Unlängst erreichte ich allerdings einen deutlich höheren Level: Das Kriebelvieh, das mich während meines Urlaubs in Hessen annagte, war so bösartig, mir eine riesige Hautblase zu bescheren, die sich von einer Brandblase im Grunde nicht unterschied. So etwas hatte ich noch nie gesehen, und dieser plötzlich entstandene Fremdkörper am Körper bereitete mir so gruselig-unsichere Gefühle, dass ich erstmalig in meinem Leben einen ambulanten medizinischen Notdienst in Anspruch nahm. Abgesehen von dem kafkaesken Erlebnis, um ein ansonsten verlassenes, im Umbau befindliches Gebäude zu streifen, um überhaupt eine Menschenseele und im Besonderen eine medizinisch-ambulante aufzufinden, war auch die „Diagnose“ eine atemberaubende. Ich erfuhr nämlich, dass eine Kriebelmücke durchaus in der Lage ist, eine Kuh tot umfallen zu lassen. War meine prall gefüllte Hautblase jetzt so lächerlich, dass man mir verbale Cartoons auf Kassenrechnung servieren musste? Dazu wollte so gar nicht passen, dass ich nach zwei Tagen erneut in ärztliche Betreuung sollte, und auf meinem „Kassenzettel“ stand: Kontrolle unbedingt erforderlich (zwei Ausrufezeichen!!). Das Ganze verunsicherte mich noch mehr, statt mir eine gewisse Beruhigung zu verleihen. Google hatte mir bereits die Gefahr einer Blutvergiftung gemeldet, daher auch mein Besuch in diesem ambulanten Dings. Was mir aber nach wie vor schleierhaft war: Befand ich mich eigentlich im Normbereich mit meiner Riesenblase? Wie geht es weiter? Was muss ich beachten?

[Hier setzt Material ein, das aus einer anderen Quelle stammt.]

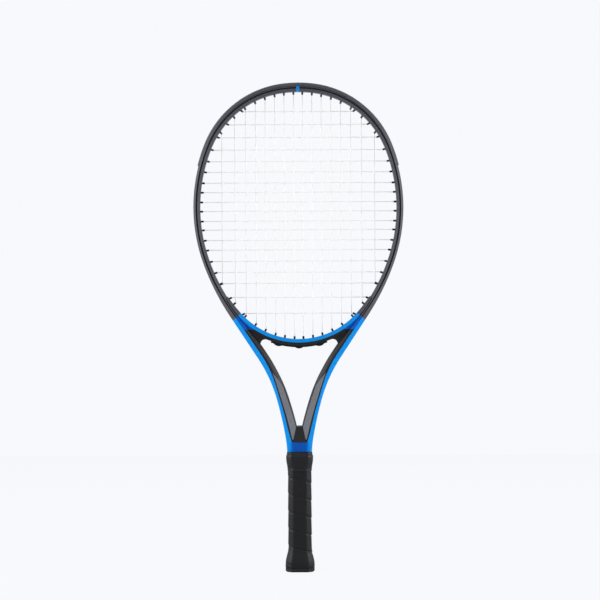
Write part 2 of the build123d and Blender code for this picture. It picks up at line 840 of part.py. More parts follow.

Den Arztbesuch nach zwei Tagen bekam ich so kurzfristig nicht, aber immerhin brachte ein Gespräch mit der freundlichen Sprechstundenhilfe die Erkenntnis, dass meine Kriebel-Version gar nicht selten vorkommt und dass das Ding auf meiner Heimfahrt vermutlich platzen würde (üblicherweise nach sechs Tagen). Das war nichts, was man ohne Weiteres per Google erfahren konnte, und bedeutete immerhin weniger Unsicherheit und mehr „Fahrplan“. Vor allem auch, dass erst dann die ärztliche Kontrolle nötig sein würde, während man jetzt, im geschlossenen Zustand sozusagen, darauf verzichten könne.

Die Heimreise verlief ohne besondere Vorkommnisse, obwohl die Blase inzwischen die Größe einer kleineren Tomate angenommen hatte. Was meine Seele etwas piesackte, denn es bestand die wundervolle Aussicht, dass durchaus auch eine Apfelgröße erreicht werden kann.
Zu Hause erlebte ich dann aber bald den Blasensprung, denn ich war ganz blöd vor ein Stuhlbein gestoßen. Aua. Endlich war dieser Druck weg, und ich musste tatsächlich dort, wo mein Fuß gestanden hatte, den Boden trockenwischen. 
Nun also begann die wirkliche ärztliche Kontrolle, ohne Ausrufezeichen, denn ich mach‘ so was freiwillig. Erleichterung, als die Vergiftungsgefahr gebannt war und der Heilungsprozess offenbar einen guten Verlauf nahm.
Nun sehe ich Land in Form von neuer rosiger Haut, ich bin aber noch absolut dünnhäutig: Berge von Verbandsmaterial, noch-nicht-richtig-Hinguckenwollen und Geduldigsein füllten meine letzten zwei Wochen.

Eigentlich wollte ich so eine Glosse wie diese erst schreiben, wenn alles verheilt ist. Aber das wird noch dauern. Beim nächsten Mal (ich reiße mich wirklich nicht drum …!) würde ich die Blase vielleicht früh öffnen lassen. Aber dazu braucht man die passende Praxis, und „so ganz ohne“ ist das wohl auch nicht. Immerhin wäre dann der Durchmesser kleiner geblieben.

Kürzlich hörte ich in einer Radiosendung, dass Parasiten wie die Kriebelmücke das Immunsystem (des Angezapften) angeblich stärken. Und dass ihre Larven notwendiges Fischfutter sind. Hoffen wir das Beste.